If we venture to India and Tibet, the birthplaces of Hinduism (a collection of religious and philosophical schools) and Buddhism (a set of practices meant for achieving direct religious experience), we find no such thing as Heaven and Hell. Nor are Nirvana and Samsara really analogous in the way we can say “Angra Manyu is almost the same as Satan.” But we can find things that bear piece-wise resemblance: there are realms where demons dwell and where the dead go temporarily, such as Naraka, where Yama presides. But in some forms of both Hinduism and Buddhism, these are states of mind, or places on earth. If we go further east, we can find Yomi, the “the shadowy land of the dead” in Shintoism, and we can read about Izanagi-no-Mikoto, who travelled there to be reunited with his dead wife. This bears a vague similarity to the Greek story of Orpheus and Eurydice. Yomi is decoupled from any adversarial figure.

But Buddhism has adversarial figures without an underworld per se. Mara, who bears the most similarities to Choronzon out of any figure we have and will explore, systemically tempts and deceives those on the path to attainment. Usually this is coupled with lustful imagery. Choronzon, dwelling in Da’ath tempts the aspirant passing through the abyss with visions of false attainment and promises of hedonistic gratification that will inevitably turn out to be empty. Da’ath means “Knowledge” but also “Having known in a sexual way” — so in a way, if Choronzon gets you, he will crawl inside your mind and fuck your sanity to death. Choronzon was first made known to the world in the writings of John Dee, and was encountered by Aleister Crowley in his scrying of the 10th Aethyr.

A high-ranking Ordo Templi Orientis officer told me that “Choronzon is the devil in Thelema.” But a high-ranking Temple of Thelema officer told me that “Choronzon is not the devil.” Perhaps this says something of the nature of Choronzon.

In both Mara and Choronzon, the adversarial component stands against the individual consciousness, not the transcendental or divine.

The active counterpart to Mara is Yama, or the god of death.

14670737_10153807921660974_8157796084420790124_nA Tibetan depiction of Yamantaka

Here is where it gets interesting. Yama, or death, has its own death: Yamantaka, one of the Eight Wrathful Kings of esoteric Buddhism.

“A holy man was told that if he meditated for the next 50 years, he would achieve enlightenment.

The holy man meditated in a cave for 49 years, 11 months and 29 days, until he was interrupted by two thieves who broke in with a stolen bull.

After beheading the bull in front of the hermit, they ignored his requests to be spared for but a few minutes, and beheaded him as well.

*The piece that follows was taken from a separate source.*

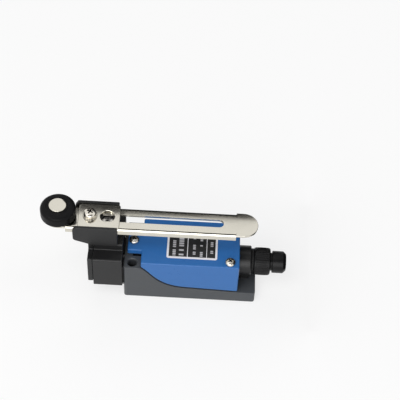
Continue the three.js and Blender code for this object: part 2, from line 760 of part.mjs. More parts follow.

In his near-enlightened fury, this holy man became Yama, the god of Death, took the bull’s head for his own, and killed the two thieves, drinking their blood from cups made of their skulls.
Still enraged, Yama decided to kill everyone in Tibet.

The people of Tibet, fearing for their lives, prayed to the bodhisattva Manjusri, who took up their cause. He transformed himself into Yamantaka, similar to Yama but ten times more powerful and horrific.

In their battle, everywhere Yama turned, he found infinite versions of himself. Manjusri as Yamantaka defeated Yama, and turned him into a protector of Buddhism.”